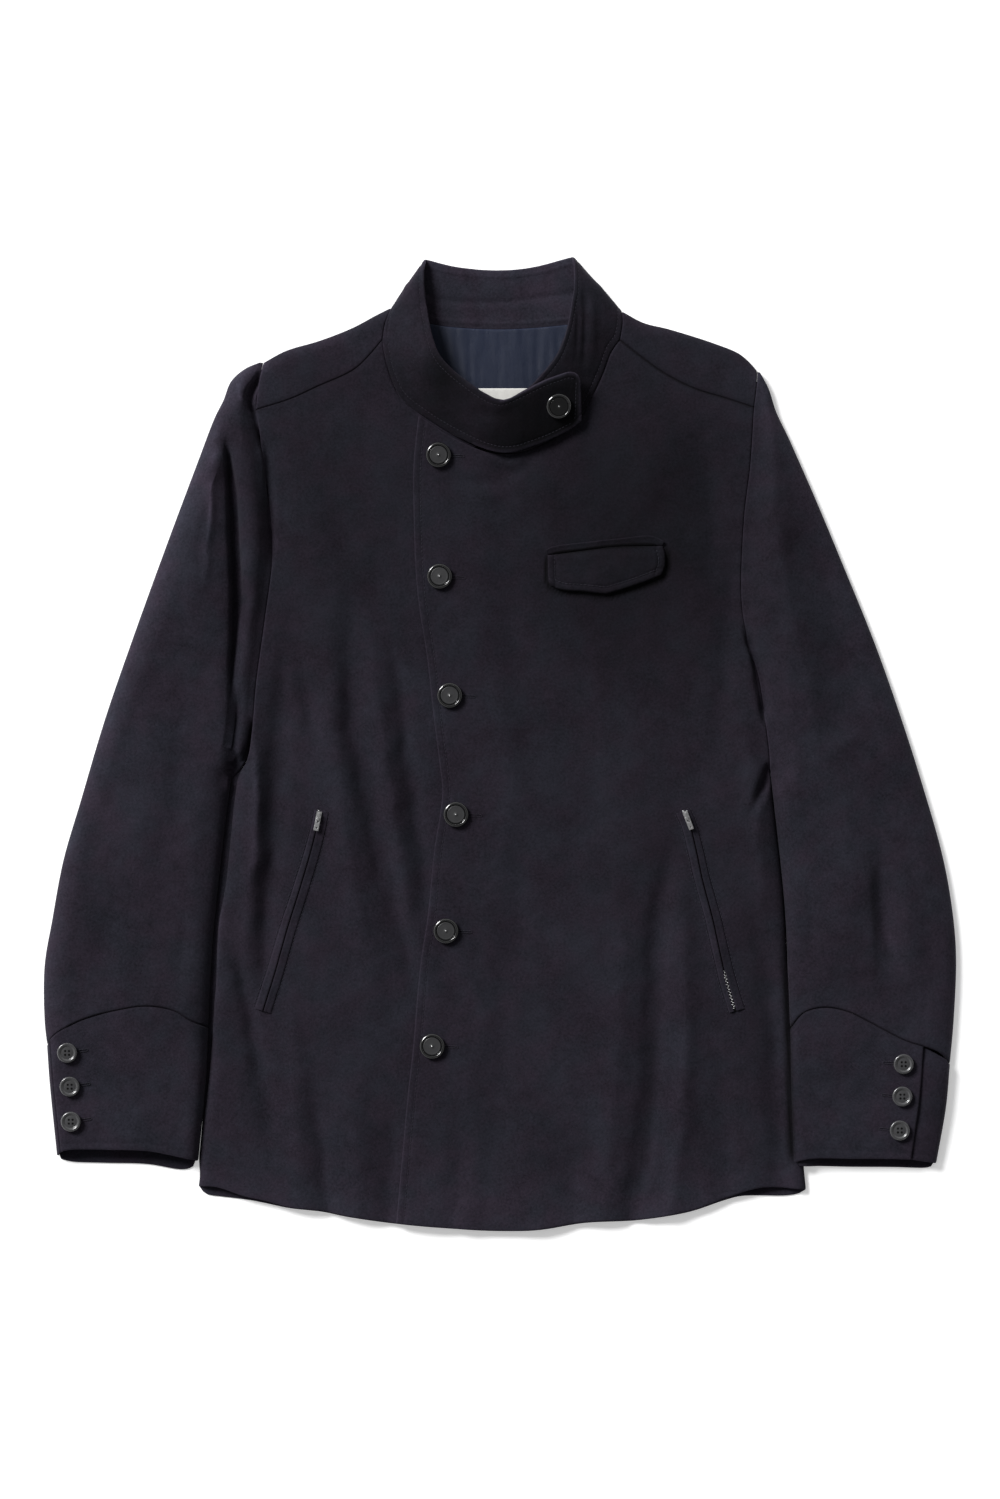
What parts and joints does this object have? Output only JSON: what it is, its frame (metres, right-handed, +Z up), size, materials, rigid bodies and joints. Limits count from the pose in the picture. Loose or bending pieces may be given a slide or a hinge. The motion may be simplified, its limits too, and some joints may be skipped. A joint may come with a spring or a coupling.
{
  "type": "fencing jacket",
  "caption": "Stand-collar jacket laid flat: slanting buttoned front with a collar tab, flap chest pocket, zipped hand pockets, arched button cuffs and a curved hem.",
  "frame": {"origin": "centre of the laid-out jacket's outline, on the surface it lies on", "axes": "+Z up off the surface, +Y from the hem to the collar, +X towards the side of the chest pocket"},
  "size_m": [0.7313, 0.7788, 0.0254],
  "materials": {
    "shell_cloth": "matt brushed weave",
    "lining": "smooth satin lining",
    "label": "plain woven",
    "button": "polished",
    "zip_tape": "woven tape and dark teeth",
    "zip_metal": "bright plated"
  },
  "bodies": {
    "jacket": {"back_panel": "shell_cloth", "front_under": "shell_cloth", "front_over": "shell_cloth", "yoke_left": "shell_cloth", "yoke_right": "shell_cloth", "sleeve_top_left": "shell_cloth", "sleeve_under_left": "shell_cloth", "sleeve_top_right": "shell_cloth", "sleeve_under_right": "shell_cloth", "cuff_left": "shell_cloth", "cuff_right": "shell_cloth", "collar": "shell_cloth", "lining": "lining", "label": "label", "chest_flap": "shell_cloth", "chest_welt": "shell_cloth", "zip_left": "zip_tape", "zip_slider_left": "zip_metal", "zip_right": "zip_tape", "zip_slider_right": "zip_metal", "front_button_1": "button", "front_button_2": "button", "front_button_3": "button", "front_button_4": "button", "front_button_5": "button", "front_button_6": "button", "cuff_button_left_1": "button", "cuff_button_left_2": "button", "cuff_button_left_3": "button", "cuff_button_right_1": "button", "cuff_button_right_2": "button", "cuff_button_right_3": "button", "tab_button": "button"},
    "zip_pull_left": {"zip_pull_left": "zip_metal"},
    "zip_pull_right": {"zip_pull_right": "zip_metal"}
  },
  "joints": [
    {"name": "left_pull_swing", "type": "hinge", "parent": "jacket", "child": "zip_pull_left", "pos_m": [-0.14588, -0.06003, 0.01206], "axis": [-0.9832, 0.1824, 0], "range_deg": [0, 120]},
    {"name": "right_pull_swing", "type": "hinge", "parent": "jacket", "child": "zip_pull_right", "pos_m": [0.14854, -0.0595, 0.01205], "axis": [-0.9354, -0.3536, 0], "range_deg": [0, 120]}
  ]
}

Challenge >>
Set out the complete listing exactly as shown.

Expected output >>
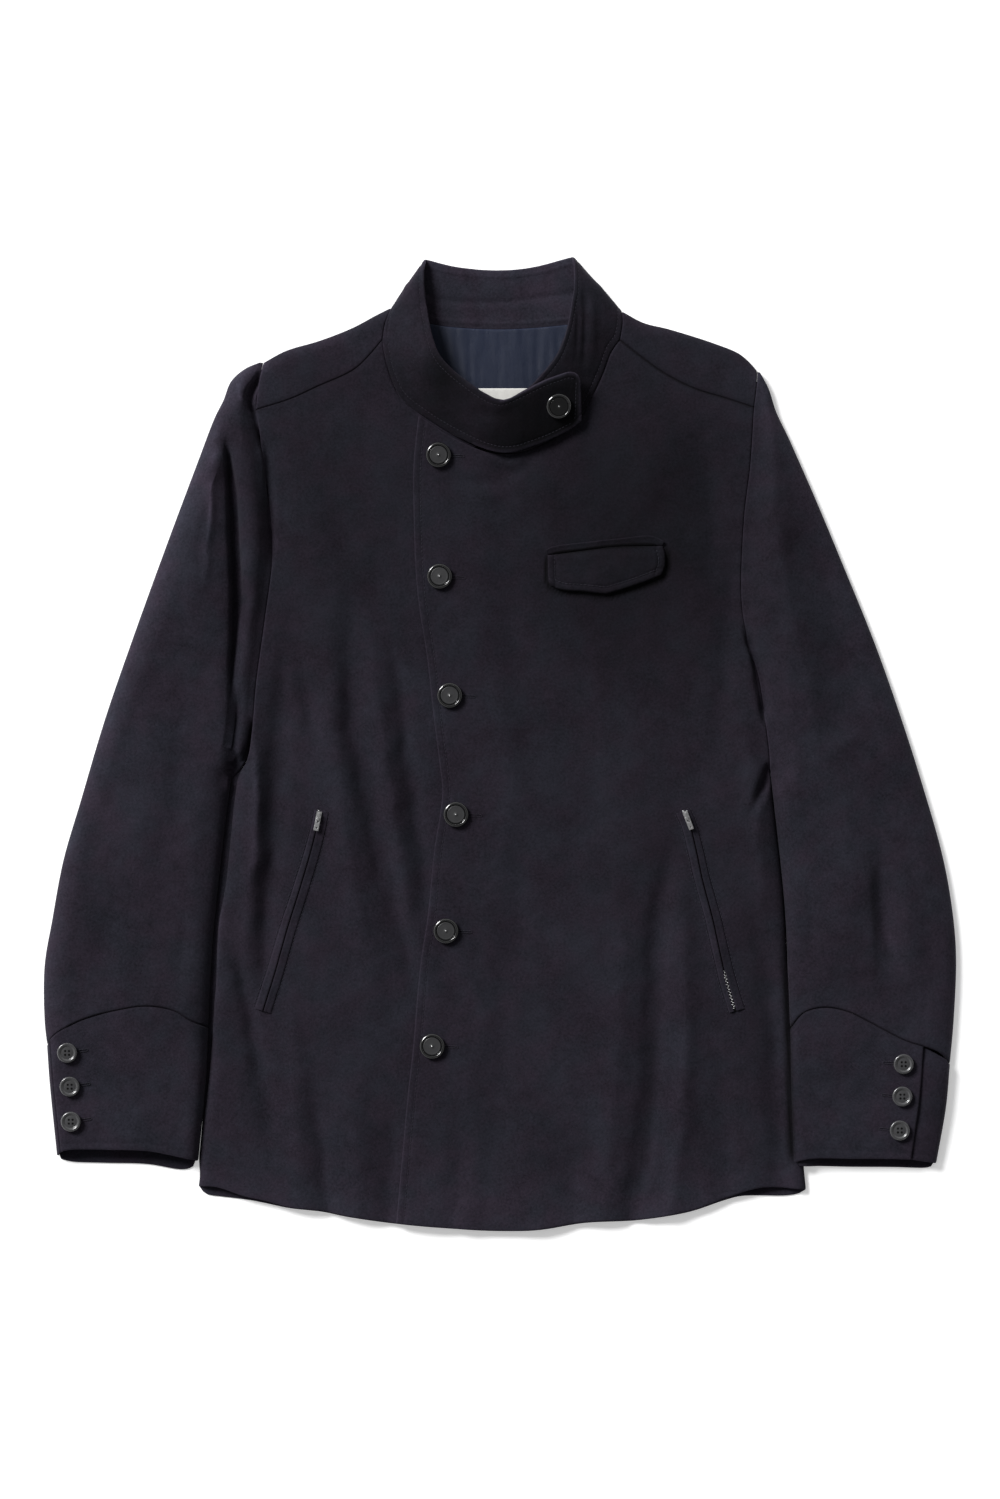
What parts and joints does this object have? Output only JSON: what it is, its frame (metres, right-handed, +Z up), size, materials, rigid bodies and joints. Limits count from the pose in the picture. Loose or bending pieces may be given a slide or a hinge. The motion may be simplified, its limits too, and some joints may be skipped. A joint may come with a spring or a coupling.
{
  "type": "fencing jacket",
  "caption": "Stand-collar jacket laid flat: slanting buttoned front with a collar tab, flap chest pocket, zipped hand pockets, arched button cuffs and a curved hem.",
  "frame": {"origin": "centre of the laid-out jacket's outline, on the surface it lies on", "axes": "+Z up off the surface, +Y from the hem to the collar, +X towards the side of the chest pocket"},
  "size_m": [0.7313, 0.7788, 0.0254],
  "materials": {
    "shell_cloth": "matt brushed weave",
    "lining": "smooth satin lining",
    "label": "plain woven",
    "button": "polished",
    "zip_tape": "woven tape and dark teeth",
    "zip_metal": "bright plated"
  },
  "bodies": {
    "jacket": {"back_panel": "shell_cloth", "front_under": "shell_cloth", "front_over": "shell_cloth", "yoke_left": "shell_cloth", "yoke_right": "shell_cloth", "sleeve_top_left": "shell_cloth", "sleeve_under_left": "shell_cloth", "sleeve_top_right": "shell_cloth", "sleeve_under_right": "shell_cloth", "cuff_left": "shell_cloth", "cuff_right": "shell_cloth", "collar": "shell_cloth", "lining": "lining", "label": "label", "chest_flap": "shell_cloth", "chest_welt": "shell_cloth", "zip_left": "zip_tape", "zip_slider_left": "zip_metal", "zip_right": "zip_tape", "zip_slider_right": "zip_metal", "front_button_1": "button", "front_button_2": "button", "front_button_3": "button", "front_button_4": "button", "front_button_5": "button", "front_button_6": "button", "cuff_button_left_1": "button", "cuff_button_left_2": "button", "cuff_button_left_3": "button", "cuff_button_right_1": "button", "cuff_button_right_2": "button", "cuff_button_right_3": "button", "tab_button": "button"},
    "zip_pull_left": {"zip_pull_left": "zip_metal"},
    "zip_pull_right": {"zip_pull_right": "zip_metal"}
  },
  "joints": [
    {"name": "left_pull_swing", "type": "hinge", "parent": "jacket", "child": "zip_pull_left", "pos_m": [-0.14588, -0.06003, 0.01206], "axis": [-0.9832, 0.1824, 0], "range_deg": [0, 120]},
    {"name": "right_pull_swing", "type": "hinge", "parent": "jacket", "child": "zip_pull_right", "pos_m": [0.14854, -0.0595, 0.01205], "axis": [-0.9354, -0.3536, 0], "range_deg": [0, 120]}
  ]
}